*JOB:* Please copy the lines below exactly, from the first one through the line showing "end_edge_r = 0.3; // [0.1:0.05:0.4]".
::: DATA BLOCK :::
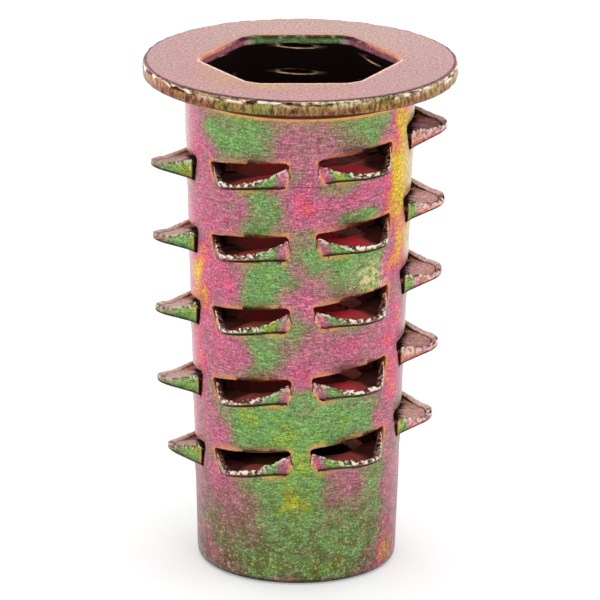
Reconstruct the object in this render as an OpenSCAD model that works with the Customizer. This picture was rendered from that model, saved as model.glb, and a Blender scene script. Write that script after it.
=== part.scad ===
// Threaded insert: a flanged steel sleeve with a hexagonal drive bore, turned into
// wood by a screw thread of hollow teeth that are pierced out of its wall.
// It stands on its lower end, with its axis on Z and its origin at the centre of
// the lower end face. Columns of teeth lie over the corners of the hexagon.

/* [Sleeve] */
// Length from the lower end face to the top of the flange
overall_h = 24; // [23:0.5:34]
// Diameter of the sleeve just under the flange
sleeve_top_d = 10.66; // [10.5:0.02:11.3]
// Diameter of the sleeve at its lower end
sleeve_end_d = 9.26; // [9.2:0.02:10.2]
// Rounding of the outer edge of the lower end
end_edge_r = 0.3; // [0.1:0.05:0.4]

/* [Flange] */
// Flange diameter
flange_d = 14.5; // [13:0.25:19]
// Flange thickness
flange_t = 0.75; // [0.6:0.05:1.5]
// Rounding of the two edges of the flange's rim
rim_edge_r = 0.15; // [0.05:0.05:0.25]
// Fillet between the sleeve and the flange
neck_fillet_r = 0.2; // [0.1:0.05:0.4]

/* [Bore] */
// Hexagonal drive bore, across its flats
hex_af = 8.05; // [7.6:0.05:8.1]
// Diameter that breaks the hexagon's corners
hex_corner_d = 8.9; // [8.85:0.05:9]
// Bevel round the mouth of the hexagon
mouth_bevel = 0.14; // [0.05:0.01:0.3]
// Height of the end wall below the hexagon, which holds the machine thread
thread_h = 3.3; // [2.6:0.1:3.4]
// Core diameter of the machine thread
thread_core_d = 6.65; // [5:0.05:7]
// Bevel at both ends of the threaded hole
thread_bevel = 0.3; // [0.1:0.05:0.5]

/* [Screw thread of teeth] */
// Columns of teeth round the sleeve, over corners of the hexagon
columns = 6; // [2,3,6]
// Plain wall left between the last window and the end wall
last_clear = 0.2; // [0.1:0.1:9]
// Rise of the screw thread in one turn
helix_pitch = 3.47; // [3:0.01:3.5]
// Drop from the flange's underside to the middle of the first tooth
first_drop = 2.4; // [1.5:0.05:2.6]
// How far a tooth stands out of the sleeve
tooth_reach = 1.65; // [1:0.05:1.9]
// How much shorter the last tooth is; the last turn fades to it
last_fade = 0.3; // [0:0.05:0.5]
// Width of a tooth at its foot
tooth_w = 3.6; // [3:0.05:3.9]
// How far the free sides of a tooth's foot stand off the sleeve
foot_lift = 0.15; // [0.05:0.01:0.3]
// Radius of a tooth's nose, seen along the sleeve
nose_r = 0.95; // [0.8:0.05:1.3]
// Thickness of a tooth's nose, measured along the sleeve
nose_t = 0.32; // [0.2:0.02:0.4]
// Drop of the middle of the nose below the middle of the window
nose_drop = 0.07; // [0:0.01:0.1]
// Sheet thickness of the scoop
scoop_t = 0.36; // [0.2:0.02:0.4]

/* [Windows behind the teeth] */
// Height of a window
window_h = 1.0; // [0.8:0.05:1.2]
// Gap on each side between a tooth and the top of its window
side_gap = 0.2; // [0.05:0.01:0.3]
// Gap between the rim of a tooth and the window's upper edge
rim_gap = 0.08; // [0.05:0.01:0.2]
// Distance from a tooth's foot over which its rim falls to the level of the nose
rim_fall = 0.75; // [0.3:0.05:0.9]
// Depth to which a tooth's foot is bonded into the window's lower edges
foot_bond = 0.06; // [0.03:0.01:0.1]

/* [Hidden] */
$fn = 72;
arc_step = 15;
slack = 0.5;

sleeve_top_r = sleeve_top_d / 2;
sleeve_end_r = sleeve_end_d / 2;
flange_r = flange_d / 2;
seat_z = overall_h - flange_t;
last_z = thread_h + last_clear + window_h / 2;
teeth = 1 + floor(columns * (seat_z - first_drop - last_z) / helix_pitch);
column_angle = 360 / columns;
foot_half = tooth_w / 2;
window_top_half = foot_half + side_gap;
window_low_half = foot_half - foot_bond;
core_r = thread_core_d / 2;

// Radius of the tapered sleeve at height z
function sleeve_r(z) = sleeve_end_r + (sleeve_top_r - sleeve_end_r) * z / seat_z;

// Height of the middle of tooth k, counted down the screw thread
function tooth_z(k) = seat_z - first_drop - k * helix_pitch / columns;

// Distance from the axis to the nose of tooth k
function nose_x(k) = sleeve_r(tooth_z(k)) + tooth_reach
    - last_fade * max(0, 1 - (teeth - 1 - k) / columns);

// Distance from the sleeve's axis to its surface at the side of tooth k's foot
function foot_x(k) = sqrt(pow(sleeve_r(tooth_z(k)), 2) - pow(foot_half, 2));

// Lead angle of the screw thread at height z
function lead(z) = atan(helix_pitch / (2 * PI * sleeve_r(z)));

// Points of an arc about the centre c
function arc(c, r, from, to) =
    [for (i = [0 : ceil(abs(to - from) / arc_step)])
        let (a = from + (to - from) * i / ceil(abs(to - from) / arc_step))
            [c[0] + r * cos(a), c[1] + r * sin(a)]];

// Upper half of a tooth's plan: where the straight flank from the foot meets the nose
function flank_end(x, half, r) =
    let (to_foot = atan2(half, -x), a = to_foot - acos(r / norm([x, half])))
        [r * cos(a), r * sin(a)];

// Half section of the sleeve and flange
module turned_outline() {
    polygon(concat(
        [[0, 0]],
        arc([sleeve_end_r - end_edge_r, end_edge_r], end_edge_r, -90, 0),
        arc([sleeve_top_r + neck_fillet_r, seat_z - neck_fillet_r], neck_fillet_r, 180, 90),
        arc([flange_r - rim_edge_r, seat_z + rim_edge_r], rim_edge_r, -90, 0),
        arc([flange_r - rim_edge_r, overall_h - rim_edge_r], rim_edge_r, 0, 90),
        [[0, overall_h]]
    ));
}

// Puts its children on the screw thread, facing +X at the sleeve's axis, at tooth k
module at_tooth(k) {
    translate([0, 0, tooth_z(k)])
        rotate([0, 0, -column_angle * k])
            rotate([lead(tooth_z(k)), 0, 0])
                children();
}

// Opening sheared through the wall: a trapezium, wider along its upper edge
module window(k) {
    inner_x = hex_af / 2 - slack;
    outer_x = sleeve_r(tooth_z(k)) + slack;
    translate([inner_x, 0, 0])
        rotate([90, 0, 90])
            linear_extrude(outer_x - inner_x)
                polygon([
                    [-window_low_half, -window_h / 2],
                    [window_low_half, -window_h / 2],
                    [window_top_half, window_h / 2],
                    [-window_top_half, window_h / 2]
                ]);
}

// Plan of a tooth, set in by the distance inset: two flanks and a round nose
module tooth_plan(k, inset) {
    half = foot_half - inset;
    r = nose_r - inset;
    nose_c = nose_x(k) - nose_r;
    bend = flank_end(nose_c - foot_x(k), half, r);
    root = foot_x(k) - window_h;
    polygon([
        [root, -half],
        [foot_x(k), -half],
        [nose_c + bend[0], -bend[1]],
        [nose_c + bend[0], bend[1]],
        [foot_x(k), half],
        [root, half]
    ]);
    translate([nose_c, 0]) circle(r);
}

// Side profile of a tooth: a wedge that narrows to its nose, with its foot
// standing off the sleeve above the sheet that joins it to the wall
module tooth_profile(k) {
    root = foot_x(k) - slack;
    polygon([
        [root, -window_h / 2 - 2 * foot_bond],
        [foot_x(k) - foot_bond, -window_h / 2 - 2 * foot_bond],
        [sleeve_r(tooth_z(k)), -window_h / 2],
        [nose_x(k), -nose_drop - nose_t / 2],
        [nose_x(k), -nose_drop + nose_t / 2],
        [foot_x(k) + foot_lift + rim_fall, -nose_drop + nose_t / 2],
        [foot_x(k) + foot_lift, window_h / 2 - rim_gap],
        [foot_x(k), -window_h / 2 + scoop_t],
        [root, -window_h / 2 + scoop_t]
    ]);
}

// Side profile of the hollow in a tooth, open upwards and towards the bore
module hollow_profile(k) {
    root = foot_x(k) - window_h - slack;
    polygon([
        [root, -window_h / 2 + scoop_t],
        [foot_x(k), -window_h / 2 + scoop_t],
        [nose_x(k), -nose_drop + nose_t / 2 - foot_bond],
        [nose_x(k), window_h],
        [root, window_h]
    ]);
}

// A plan and a side profile crossed to a solid
module crossed() {
    intersection() {
        linear_extrude(4 * window_h, center = true) children(0);
        rotate([90, 0, 0]) linear_extrude(2 * tooth_w, center = true) children(1);
    }
}

// Hollow tooth: a scoop with a round nose, open along its top
module tooth(k) {
    difference() {
        crossed() {
            tooth_plan(k, 0);
            tooth_profile(k);
        }
        crossed() {
            tooth_plan(k, scoop_t);
            hollow_profile(k);
        }
    }
}

// Hexagon with its corners broken by a circle
module drive_hexagon(af, corner_d, h) {
    intersection() {
        cylinder(h = h, d = af / cos(30), $fn = 6);
        cylinder(h = h, d = corner_d);
    }
}

// Drive bore, the bevel round its mouth and the threaded hole through the end wall
module bore() {
    translate([0, 0, thread_h])
        drive_hexagon(hex_af, hex_corner_d, overall_h - thread_h + slack);
    translate([0, 0, overall_h - mouth_bevel])
        intersection() {
            cylinder(
                h = 2 * mouth_bevel,
                d1 = hex_af / cos(30),
                d2 = (hex_af + 4 * mouth_bevel) / cos(30),
                $fn = 6
            );
            cylinder(
                h = 2 * mouth_bevel,
                d1 = hex_corner_d,
                d2 = hex_corner_d + 4 * mouth_bevel
            );
        }
    translate([0, 0, -slack]) cylinder(h = thread_h + 2 * slack, r = core_r);
    translate([0, 0, -thread_bevel])
        cylinder(h = 2 * thread_bevel, r1 = core_r + 2 * thread_bevel, r2 = core_r);
    translate([0, 0, thread_h - thread_bevel])
        cylinder(h = 2 * thread_bevel, r1 = core_r, r2 = core_r + 2 * thread_bevel);
}

module insert_sleeve() {
    color([0.70, 0.60, 0.44])
        difference() {
            union() {
                difference() {
                    rotate_extrude() turned_outline();
                    for (k = [0 : teeth - 1]) at_tooth(k) window(k);
                }
                for (k = [0 : teeth - 1]) at_tooth(k) tooth(k);
            }
            bore();
        }
}

insert_sleeve();
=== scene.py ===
"""Threaded insert: plated steel sleeve with a flange, a hexagonal bore and pierced teeth."""

import math
from functools import partialmethod

import bpy
import numpy as np
from mathutils import Matrix, Vector


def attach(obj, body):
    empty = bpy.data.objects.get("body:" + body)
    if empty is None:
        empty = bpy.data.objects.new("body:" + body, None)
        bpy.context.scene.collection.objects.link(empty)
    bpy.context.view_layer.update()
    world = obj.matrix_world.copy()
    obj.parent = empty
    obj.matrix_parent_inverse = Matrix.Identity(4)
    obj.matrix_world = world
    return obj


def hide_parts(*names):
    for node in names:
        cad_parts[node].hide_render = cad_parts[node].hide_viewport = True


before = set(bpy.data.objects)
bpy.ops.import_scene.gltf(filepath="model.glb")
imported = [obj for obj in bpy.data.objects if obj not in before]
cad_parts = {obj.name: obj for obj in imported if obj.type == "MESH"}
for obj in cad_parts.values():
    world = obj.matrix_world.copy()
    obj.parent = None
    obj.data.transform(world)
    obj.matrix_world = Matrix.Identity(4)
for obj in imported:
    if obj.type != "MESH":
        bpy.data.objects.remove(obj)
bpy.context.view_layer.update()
scene = bpy.context.scene

MM = 0.001
SEED = 41

# ---- sizes, in millimetres
OVERALL_H = 24.0
SLEEVE_TOP_R = 5.33
SLEEVE_END_R = 4.63
END_EDGE_R = 0.3
FLANGE_R = 7.25
FLANGE_T = 0.75
RIM_EDGE_R = 0.16
NECK_R = 0.2
SEAT_Z = OVERALL_H - FLANGE_T

HEX_FLAT_R = 4.025
HEX_CORNER_R = 4.45
MOUTH_BEVEL = 0.15
END_WALL = 3.3
THREAD_CORE_R = 3.325
THREAD_MAJOR_R = 4.16
THREAD_PITCH = 1.25
THREAD_START = 0.06
TAPPED_FROM = 20.5

COLUMNS = 6
TEETH = 30
HELIX_PITCH = 3.47
FIRST_DROP = 2.4
FOOT_HALF = 1.8
FOOT_LIFT = 0.15
NOSE_R = 0.95
NOSE_T = 0.32
NOSE_DROP = 0.07
RIM_FALL = 0.75
SIDE_RIM_FALL = 1.2
WINDOW_H = 1.0
WINDOW_TOP_HALF = 2.0
WINDOW_LOW_HALF = 1.74
RIM_GAP = 0.08
REACH = 1.65
TOOTH_BACK_X = 3.9

# Columns of teeth, clockwise as seen from above. The last two are at the back.
RIGHT, FRONT_RIGHT, FRONT_LEFT, LEFT = range(4)
SIDES = (RIGHT, LEFT)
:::
*OUTPUT FOR THIS TASK:*
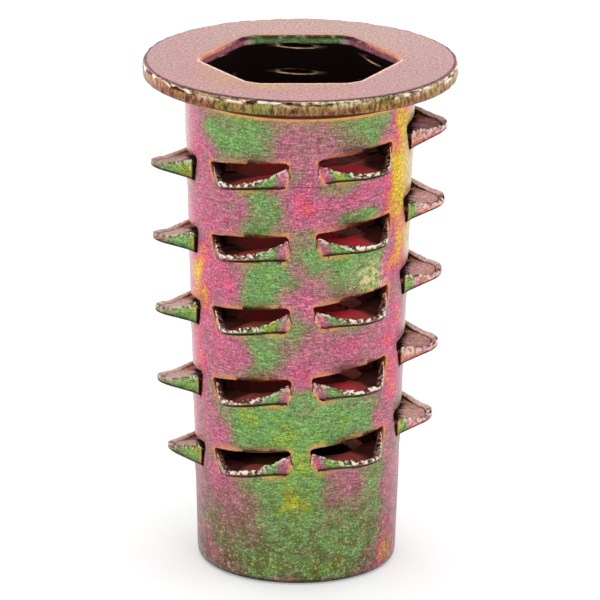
Reconstruct the object in this render as an OpenSCAD model that works with the Customizer. This picture was rendered from that model, saved as model.glb, and a Blender scene script. Write that script after it.
=== part.scad ===
// Threaded insert: a flanged steel sleeve with a hexagonal drive bore, turned into
// wood by a screw thread of hollow teeth that are pierced out of its wall.
// It stands on its lower end, with its axis on Z and its origin at the centre of
// the lower end face. Columns of teeth lie over the corners of the hexagon.

/* [Sleeve] */
// Length from the lower end face to the top of the flange
overall_h = 24; // [23:0.5:34]
// Diameter of the sleeve just under the flange
sleeve_top_d = 10.66; // [10.5:0.02:11.3]
// Diameter of the sleeve at its lower end
sleeve_end_d = 9.26; // [9.2:0.02:10.2]
// Rounding of the outer edge of the lower end
end_edge_r = 0.3; // [0.1:0.05:0.4]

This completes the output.